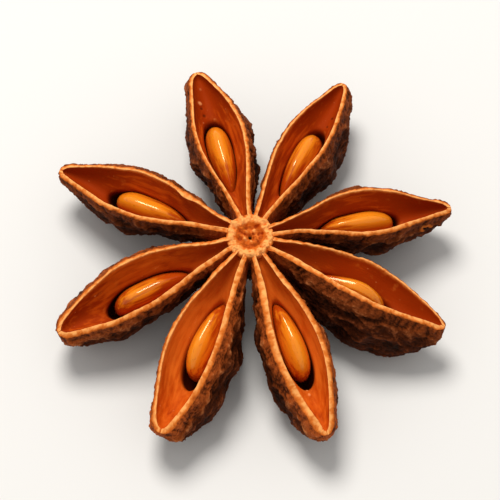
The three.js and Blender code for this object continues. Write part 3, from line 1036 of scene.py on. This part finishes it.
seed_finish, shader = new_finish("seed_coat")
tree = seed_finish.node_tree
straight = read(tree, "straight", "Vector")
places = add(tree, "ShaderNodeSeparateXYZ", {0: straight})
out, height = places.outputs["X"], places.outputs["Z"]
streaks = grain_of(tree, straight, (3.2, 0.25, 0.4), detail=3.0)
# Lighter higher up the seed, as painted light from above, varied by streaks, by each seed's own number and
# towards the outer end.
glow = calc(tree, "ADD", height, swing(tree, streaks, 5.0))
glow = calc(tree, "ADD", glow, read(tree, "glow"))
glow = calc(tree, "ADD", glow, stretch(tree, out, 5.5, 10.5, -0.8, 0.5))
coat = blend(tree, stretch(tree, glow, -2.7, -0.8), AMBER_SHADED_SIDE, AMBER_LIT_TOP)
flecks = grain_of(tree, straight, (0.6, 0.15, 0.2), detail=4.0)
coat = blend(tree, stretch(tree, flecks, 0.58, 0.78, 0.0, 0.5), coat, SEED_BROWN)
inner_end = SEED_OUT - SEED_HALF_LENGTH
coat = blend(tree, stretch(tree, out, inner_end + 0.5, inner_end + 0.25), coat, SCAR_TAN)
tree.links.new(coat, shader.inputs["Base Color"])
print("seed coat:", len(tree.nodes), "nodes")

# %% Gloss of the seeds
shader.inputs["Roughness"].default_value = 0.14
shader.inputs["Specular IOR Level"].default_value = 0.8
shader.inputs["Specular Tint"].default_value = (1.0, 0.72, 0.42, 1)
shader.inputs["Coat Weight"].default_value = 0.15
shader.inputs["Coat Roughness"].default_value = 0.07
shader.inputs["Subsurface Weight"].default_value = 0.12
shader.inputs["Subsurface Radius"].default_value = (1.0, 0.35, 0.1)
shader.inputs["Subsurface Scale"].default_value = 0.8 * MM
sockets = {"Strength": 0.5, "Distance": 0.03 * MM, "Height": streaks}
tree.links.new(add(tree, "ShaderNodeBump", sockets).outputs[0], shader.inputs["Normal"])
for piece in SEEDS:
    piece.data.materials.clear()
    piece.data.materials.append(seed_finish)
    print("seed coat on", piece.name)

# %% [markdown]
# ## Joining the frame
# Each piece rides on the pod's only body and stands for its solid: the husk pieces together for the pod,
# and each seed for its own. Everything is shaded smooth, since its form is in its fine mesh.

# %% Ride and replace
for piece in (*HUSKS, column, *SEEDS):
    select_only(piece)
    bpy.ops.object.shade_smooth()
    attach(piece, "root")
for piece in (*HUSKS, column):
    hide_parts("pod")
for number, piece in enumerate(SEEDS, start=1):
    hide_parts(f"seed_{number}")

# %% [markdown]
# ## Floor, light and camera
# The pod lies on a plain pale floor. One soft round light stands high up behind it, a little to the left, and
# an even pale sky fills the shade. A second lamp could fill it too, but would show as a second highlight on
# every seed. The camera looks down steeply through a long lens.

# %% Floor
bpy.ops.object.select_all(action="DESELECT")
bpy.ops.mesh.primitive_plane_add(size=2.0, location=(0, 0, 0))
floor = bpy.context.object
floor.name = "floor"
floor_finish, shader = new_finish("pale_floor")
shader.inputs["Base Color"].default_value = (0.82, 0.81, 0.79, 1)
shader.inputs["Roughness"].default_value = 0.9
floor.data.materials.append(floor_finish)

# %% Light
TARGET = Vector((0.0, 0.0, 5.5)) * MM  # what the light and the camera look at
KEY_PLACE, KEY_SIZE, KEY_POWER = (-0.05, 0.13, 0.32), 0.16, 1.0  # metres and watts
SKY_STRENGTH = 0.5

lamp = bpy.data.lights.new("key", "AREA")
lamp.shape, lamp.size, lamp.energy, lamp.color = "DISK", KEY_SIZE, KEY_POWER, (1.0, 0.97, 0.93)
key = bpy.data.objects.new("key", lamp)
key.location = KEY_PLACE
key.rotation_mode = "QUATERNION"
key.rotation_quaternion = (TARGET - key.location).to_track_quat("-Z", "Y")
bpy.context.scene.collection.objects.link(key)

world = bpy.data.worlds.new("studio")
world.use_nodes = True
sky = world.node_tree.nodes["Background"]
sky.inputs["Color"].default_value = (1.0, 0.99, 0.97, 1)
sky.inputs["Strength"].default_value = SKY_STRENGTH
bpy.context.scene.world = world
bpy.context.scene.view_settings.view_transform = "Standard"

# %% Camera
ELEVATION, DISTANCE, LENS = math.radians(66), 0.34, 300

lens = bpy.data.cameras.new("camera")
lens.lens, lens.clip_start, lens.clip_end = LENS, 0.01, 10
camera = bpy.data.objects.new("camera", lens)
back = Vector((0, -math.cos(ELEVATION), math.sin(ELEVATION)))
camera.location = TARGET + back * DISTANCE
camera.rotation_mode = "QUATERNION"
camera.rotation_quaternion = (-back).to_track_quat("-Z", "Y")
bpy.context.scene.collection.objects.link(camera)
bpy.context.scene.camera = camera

==========

◆ Directive: Identify every line holding the word "scene" and copy it out.

◆ Solution for this problem:
The three.js and Blender code for this object continues. Write part 3, from line 1036 of scene.py on. This part finishes it.
bpy.context.scene.collection.objects.link(key)
bpy.context.scene.world = world
bpy.context.scene.view_settings.view_transform = "Standard"
bpy.context.scene.collection.objects.link(camera)
bpy.context.scene.camera = camera